• [STATED TASK] Write the listing out again, all of it, word for word.

Modeling code records:

****************

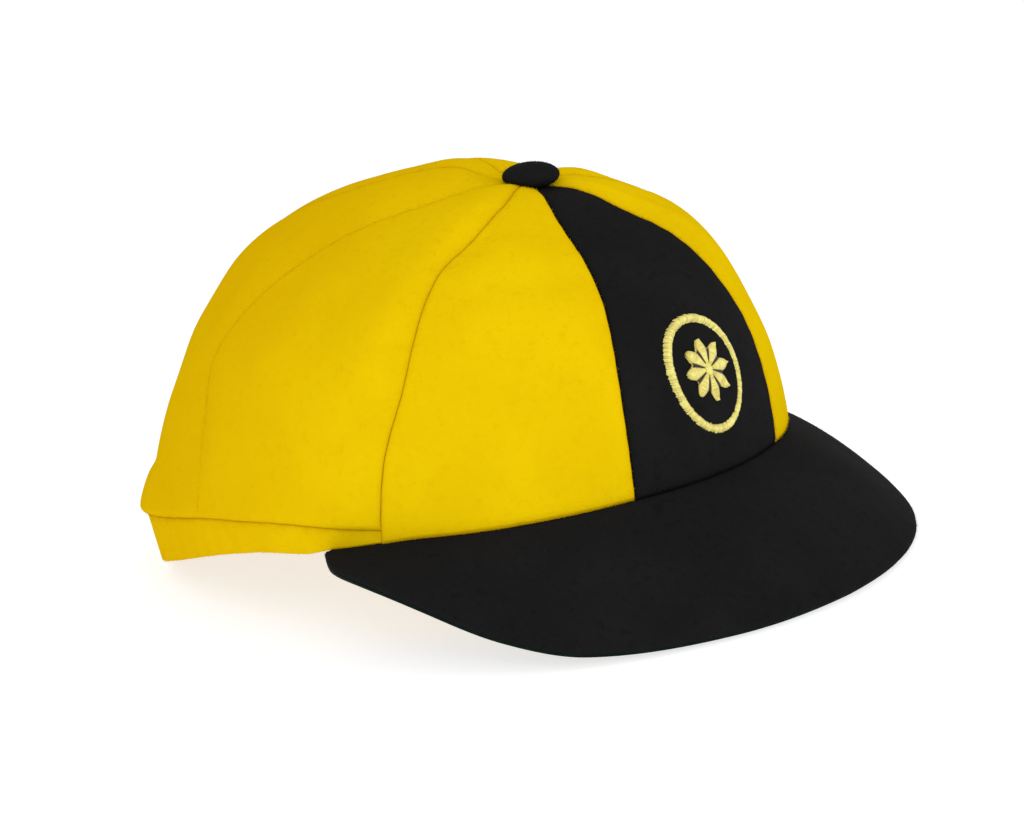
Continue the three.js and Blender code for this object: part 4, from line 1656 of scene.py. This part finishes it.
@dataclass
class Studio:
    """The camera, the pale floor and the soft lights."""

    azimuth: float = 51.17
    elevation: float = 14.17
    distance: float = 934.0
    centre: tuple[float, float, float] = (0.0, -22.5381, 29.4)
    roll: float = -5.25
    focal_pixels: float = 3251
    sensor: float = 36
    picture: tuple[int, int] = (1024, 838)
    centre_pixel: tuple[float, float] = (564.65, 463.46)
    floor_size: float = 30.0
    floor_colour: Rgb = (0.46, 0.49, 0.52)
    floor_glow: float = 0.7
    sky_colour: Rgb = (1, 0.97, 0.94)
    sky_strength: float = 0.8
    lamps: tuple[tuple[str, Rgb, float, float], ...] = (
        ("key", (-1.35, -1.35, 0.95), 1.4, 11.0), ("fill", (1.2, -1.5, 1.0), 1.8, 1.7),
    )

    def camera(self) -> None:
        """Makes the camera, aimed through the middle of the picture."""
        a, e = math.radians(self.azimuth), math.radians(self.elevation)
        back = Vector((-math.sin(a) * math.cos(e), -math.cos(a) * math.cos(e), math.sin(e)))
        rolled = Matrix.Rotation(math.radians(self.roll), 3, "Z").to_quaternion()
        turned = back.to_track_quat("Z", "Y") @ rolled
        aside = (self.picture[0] / 2 - self.centre_pixel[0]) / self.focal_pixels
        above = (self.centre_pixel[1] - self.picture[1] / 2) / self.focal_pixels
        aimed = turned @ Vector((aside, above, -1))
        swing = (-back).rotation_difference(aimed)
        made = linked("camera", bpy.data.cameras.new("camera"))
        made.data.sensor_width = self.sensor
        made.data.lens = self.focal_pixels * self.sensor / self.picture[0]
        made.data.clip_end = 100
        made.location = (Vector(self.centre) + back * self.distance) * METRES
        made.rotation_mode = "QUATERNION"
        made.rotation_quaternion = swing @ turned
        bpy.context.scene.camera = made

    def light(self, name: str, place: Sequence[float], size: float, power: float) -> None:
        """Adds a soft square light that faces the cap.

        Args:
            name: Its name.
            place: Where it is, in metres.
            size: The length of its sides, in metres.
            power: Its power, in watts.
        """
        lamp = bpy.data.lights.new(name, "AREA")
        lamp.size = size
        lamp.energy = power
        made = linked(name, lamp)
        made.location = place
        made.rotation_mode = "QUATERNION"
        made.rotation_quaternion = Vector(place).to_track_quat("Z", "Y")

    def build(self) -> None:
        """Makes the camera, the floor and the lights."""
        self.camera()
        half = self.floor_size / 2
        mesh = bpy.data.meshes.new("floor")
        mesh.from_pydata([(-half, -half, 0), (half, -half, 0), (half, half, 0), (-half, half, 0)], [],
                         [(0, 1, 2, 3)])
        mesh.materials.append(Plain("pale_floor", self.floor_colour, self.floor_glow).material())
        linked("floor", mesh)
        for lamp in self.lamps:
            self.light(*lamp)
        world = bpy.data.worlds.new("studio")
        world.use_nodes = True
        sky = world.node_tree.nodes["Background"].inputs
        sky["Color"].default_value = (*self.sky_colour, 1)
        sky["Strength"].default_value = self.sky_strength
        bpy.context.scene.world = world
        bpy.context.scene.view_settings.view_transform = "Standard"


def main() -> None:
    """Builds the studio and the cap."""
    logging.basicConfig(level=logging.INFO, format="%(name)s: %(message)s")
    form = CapForm()
    Studio().build()
    wardrobe = Wardrobe()
    for part in (Crown(form), RearBand(form), Peak(form), TopButton(form), Badge(form)):
        part.build(wardrobe)


if __name__ == "__main__":
    main()
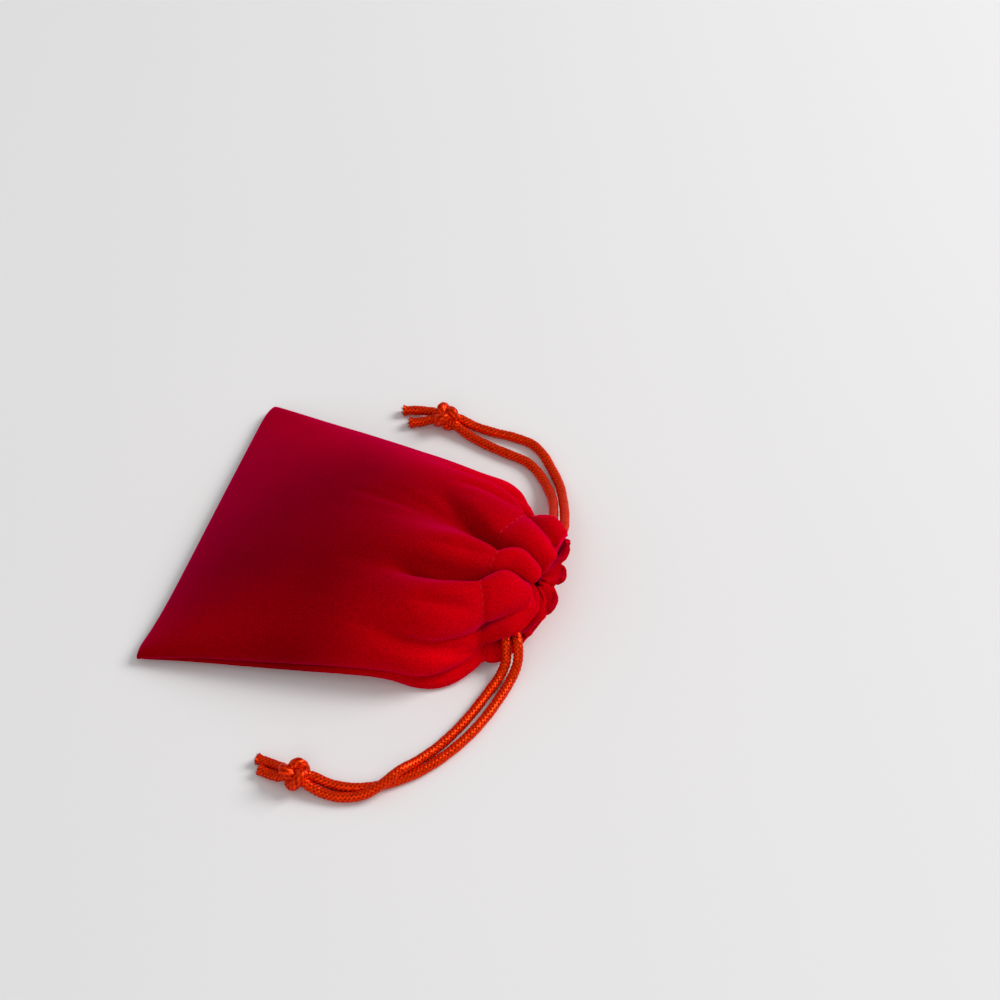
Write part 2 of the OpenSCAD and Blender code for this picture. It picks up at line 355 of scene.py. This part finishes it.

****************

• [TASK RESULT]
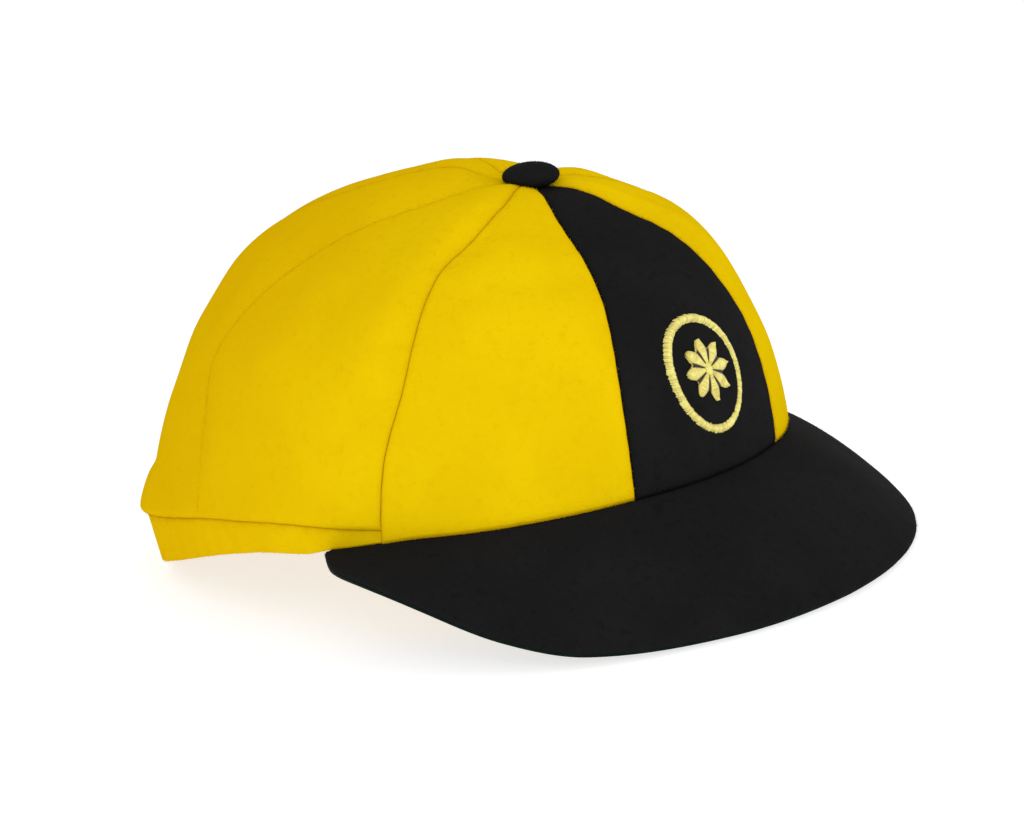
Continue the three.js and Blender code for this object: part 4, from line 1656 of scene.py. This part finishes it.
@dataclass
class Studio:
    """The camera, the pale floor and the soft lights."""

    azimuth: float = 51.17
    elevation: float = 14.17
    distance: float = 934.0
    centre: tuple[float, float, float] = (0.0, -22.5381, 29.4)
    roll: float = -5.25
    focal_pixels: float = 3251
    sensor: float = 36
    picture: tuple[int, int] = (1024, 838)
    centre_pixel: tuple[float, float] = (564.65, 463.46)
    floor_size: float = 30.0
    floor_colour: Rgb = (0.46, 0.49, 0.52)
    floor_glow: float = 0.7
    sky_colour: Rgb = (1, 0.97, 0.94)
    sky_strength: float = 0.8
    lamps: tuple[tuple[str, Rgb, float, float], ...] = (
        ("key", (-1.35, -1.35, 0.95), 1.4, 11.0), ("fill", (1.2, -1.5, 1.0), 1.8, 1.7),
    )

    def camera(self) -> None:
        """Makes the camera, aimed through the middle of the picture."""
        a, e = math.radians(self.azimuth), math.radians(self.elevation)
        back = Vector((-math.sin(a) * math.cos(e), -math.cos(a) * math.cos(e), math.sin(e)))
        rolled = Matrix.Rotation(math.radians(self.roll), 3, "Z").to_quaternion()
        turned = back.to_track_quat("Z", "Y") @ rolled
        aside = (self.picture[0] / 2 - self.centre_pixel[0]) / self.focal_pixels
        above = (self.centre_pixel[1] - self.picture[1] / 2) / self.focal_pixels
        aimed = turned @ Vector((aside, above, -1))
        swing = (-back).rotation_difference(aimed)
        made = linked("camera", bpy.data.cameras.new("camera"))
        made.data.sensor_width = self.sensor
        made.data.lens = self.focal_pixels * self.sensor / self.picture[0]
        made.data.clip_end = 100
        made.location = (Vector(self.centre) + back * self.distance) * METRES
        made.rotation_mode = "QUATERNION"
        made.rotation_quaternion = swing @ turned
        bpy.context.scene.camera = made

    def light(self, name: str, place: Sequence[float], size: float, power: float) -> None:
        """Adds a soft square light that faces the cap.

        Args:
            name: Its name.
            place: Where it is, in metres.
            size: The length of its sides, in metres.
            power: Its power, in watts.
        """
        lamp = bpy.data.lights.new(name, "AREA")
        lamp.size = size
        lamp.energy = power
        made = linked(name, lamp)
        made.location = place
        made.rotation_mode = "QUATERNION"
        made.rotation_quaternion = Vector(place).to_track_quat("Z", "Y")

    def build(self) -> None:
        """Makes the camera, the floor and the lights."""
        self.camera()
        half = self.floor_size / 2
        mesh = bpy.data.meshes.new("floor")
        mesh.from_pydata([(-half, -half, 0), (half, -half, 0), (half, half, 0), (-half, half, 0)], [],
                         [(0, 1, 2, 3)])
        mesh.materials.append(Plain("pale_floor", self.floor_colour, self.floor_glow).material())
        linked("floor", mesh)
        for lamp in self.lamps:
            self.light(*lamp)
        world = bpy.data.worlds.new("studio")
        world.use_nodes = True
        sky = world.node_tree.nodes["Background"].inputs
        sky["Color"].default_value = (*self.sky_colour, 1)
        sky["Strength"].default_value = self.sky_strength
        bpy.context.scene.world = world
        bpy.context.scene.view_settings.view_transform = "Standard"


def main() -> None:
    """Builds the studio and the cap."""
    logging.basicConfig(level=logging.INFO, format="%(name)s: %(message)s")
    form = CapForm()
    Studio().build()
    wardrobe = Wardrobe()
    for part in (Crown(form), RearBand(form), Peak(form), TopButton(form), Badge(form)):
        part.build(wardrobe)


if __name__ == "__main__":
    main()
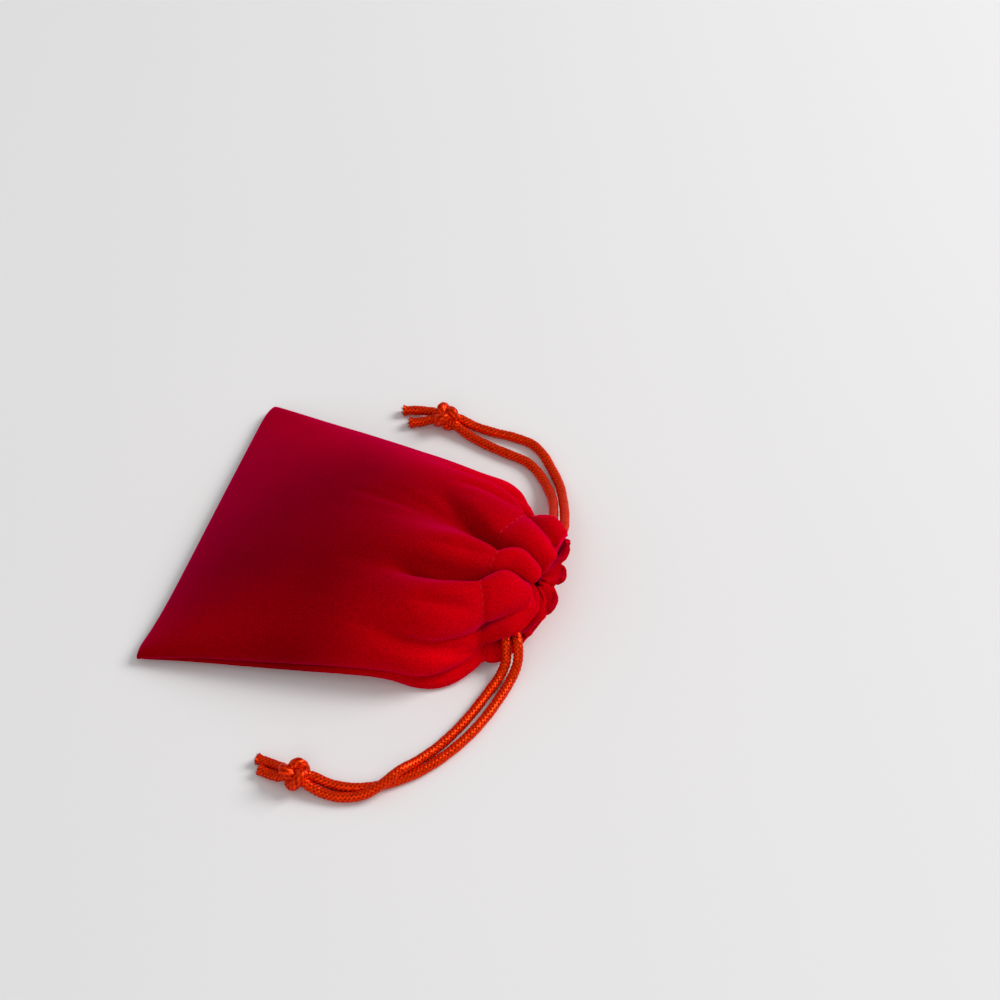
Write part 2 of the OpenSCAD and Blender code for this picture. It picks up at line 355 of scene.py. This part finishes it.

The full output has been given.